5. Why did the large scale killings start and could it have been solely because the Germans believed that the ‘Allies took no prisoners’ or was it the misfortune of the Canadians to come into contact not with the HJ per say but with the most brutal elements of the ‘Leibstandarte’, keeping in mind that one of the commanders accused was also believed to have been in the frame for killing captive British troops at Wormhoudt in 1940 while serving with the LSAH, before the ‘brutalisation’ on the Russian front?

6. Why did the large scale killings stop? (To know why they stopped would go someway to answer why they started) I have seen a piece that states Fritz Witt ordered them stopped, but this is unsourced by Tony Foster in ‘Meeting of Generals’ page 325. Its interesting to note in this piece that Meyer was the one who reported the bodies ‘found’ in the Abbaye Ardenne to Witt, to which they mused that the killings must have been in retaliation for Canadians killing their troops, so rubbishing Meyers interrogations answers above. I do personally feel that only an order issued from Witt or above would have stopped these killings as the suspected culprit list is lengthy, Milius, Mohnke, Bremer, Siegfried Mueller, Prinz amongst others. There was an enquiry made through Swiss channels about the unlawful killing of Canadians, this report is included in TS26/856. Could this have prompted Witt to order a cessation?
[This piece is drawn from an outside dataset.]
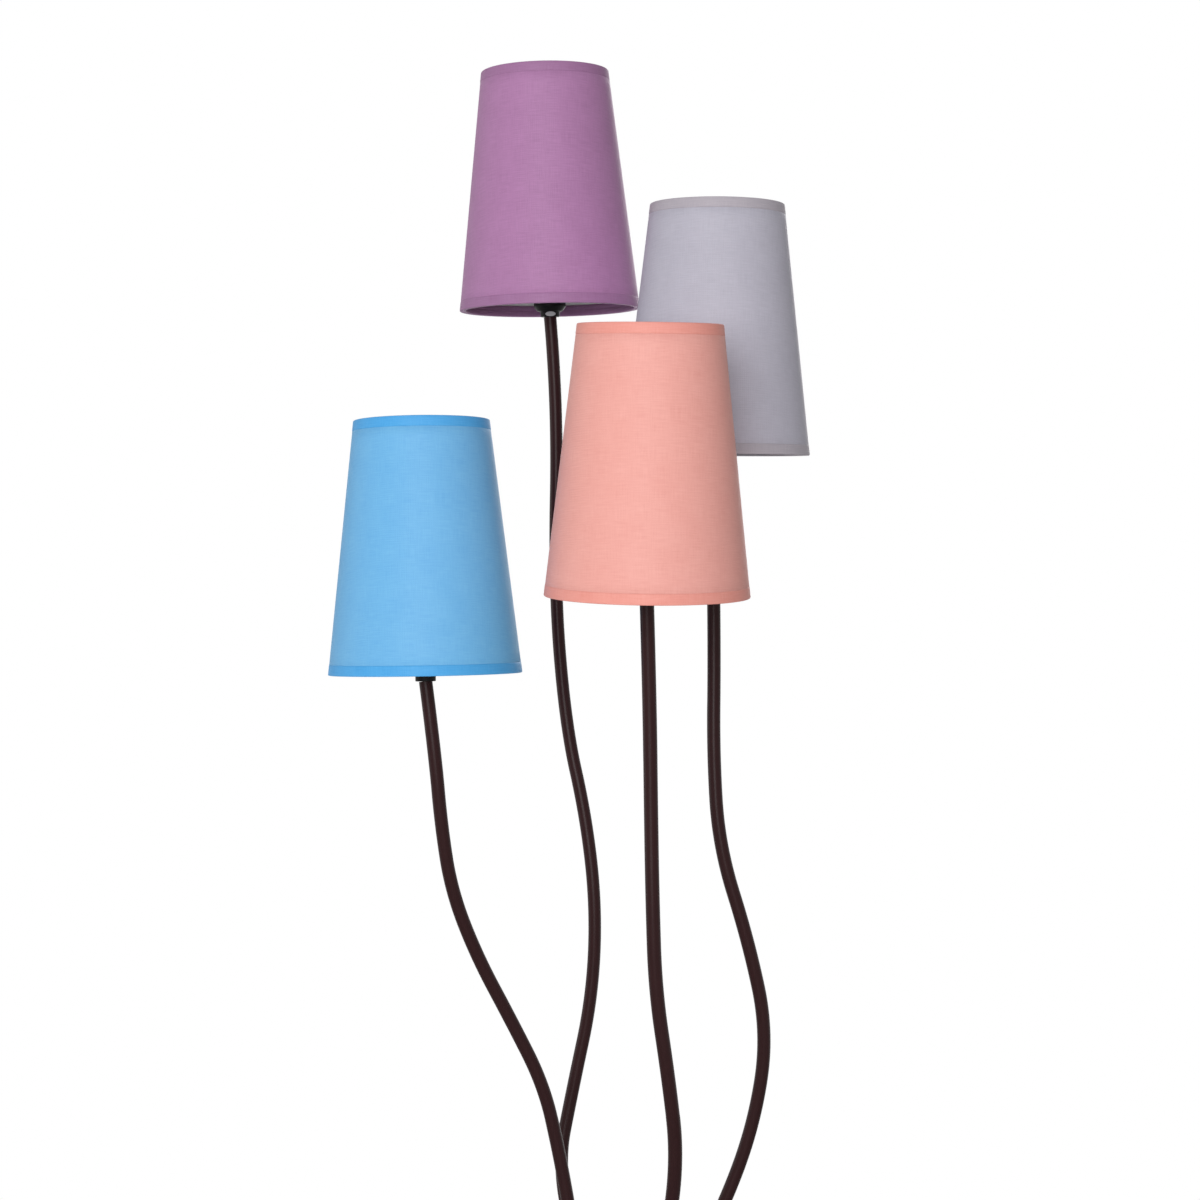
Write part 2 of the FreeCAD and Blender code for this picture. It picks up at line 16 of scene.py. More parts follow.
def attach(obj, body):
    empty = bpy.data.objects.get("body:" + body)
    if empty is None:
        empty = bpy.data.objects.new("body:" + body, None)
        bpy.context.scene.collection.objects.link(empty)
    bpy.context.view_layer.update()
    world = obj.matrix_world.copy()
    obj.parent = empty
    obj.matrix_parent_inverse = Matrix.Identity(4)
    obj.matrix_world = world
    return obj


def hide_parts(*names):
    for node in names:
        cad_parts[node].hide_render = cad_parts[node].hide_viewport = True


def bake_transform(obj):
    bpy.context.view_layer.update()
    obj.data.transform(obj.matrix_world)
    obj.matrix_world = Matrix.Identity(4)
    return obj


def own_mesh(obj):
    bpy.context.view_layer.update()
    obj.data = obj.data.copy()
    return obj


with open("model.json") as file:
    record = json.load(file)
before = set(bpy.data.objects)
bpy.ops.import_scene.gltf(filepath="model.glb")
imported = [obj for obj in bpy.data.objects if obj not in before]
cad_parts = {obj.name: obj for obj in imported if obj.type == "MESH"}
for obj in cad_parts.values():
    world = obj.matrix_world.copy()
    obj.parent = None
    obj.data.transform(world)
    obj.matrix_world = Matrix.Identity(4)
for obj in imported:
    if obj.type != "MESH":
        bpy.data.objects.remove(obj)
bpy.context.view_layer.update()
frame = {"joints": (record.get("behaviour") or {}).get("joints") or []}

joints = {joint["name"]: joint for joint in frame["joints"]}

# %% [markdown]
# ## The camera
# The photograph looks straight along +Y from a little below the tallest shade, a little more than one and a
# half metres away, with a slight downward tilt. A camera could be aimed with a constraint, but a plain
# place and angle say the same in two lines, and leave nothing that would follow the lamp about.

# %% Camera at the photograph's place
lens = bpy.data.cameras.new("camera")
lens.sensor_width = 36.0
lens.lens = 69.0
camera = bpy.data.objects.new("camera", lens)
camera.location = (-0.012, -1.685, 1.268)
tilt_down = 2.54
camera.rotation_euler = (math.radians(90 - tilt_down), 0, 0)
bpy.context.scene.collection.objects.link(camera)
bpy.context.scene.camera = camera
print("camera height", camera.location.z, "m")

# %% [markdown]
# ## Colour and node helpers
# Colours are picked from a screen, as sRGB hex values, but the shader works in linear light, so one
# function turns the one into the other. Every material is a small graph of nodes. One function adds a node,
# sets its own settings, and fills each input with a value or with a link from another node. Most finishes
# of this lamp are made the same way: a noise that is fixed to the piece drives a colour between two tones,
# a roughness between two values, and sometimes a relief. Each of those steps is a function too.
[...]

7. Why did Kurt Meyer get the date of Fritz Witt’s death so wrong? He stated it was the 10th of June but he did admit he could be wrong, this was a full 4 days before the event and for someone like him who had an incredible memory for the order of battle it seems puzzling keeping in mind that he was promoted to Divisional Commander on the same day that Witt died. This may have significance, as evidence has shown me that when Meyer lies, fudges or evades questions there has always been a sinister reason for it. Meyer always had his eye two steps ahead of his mouth, he was an arch manipulator of his audience, he was the type of guy who, if you went to the pub with him, before you had your coat off at the front door, he would have identified all the dangers within and would have 3 escape routes worked out…..I’m a tad cynical when it comes to Meyer I’m afraid, so I take nothing he says at face value.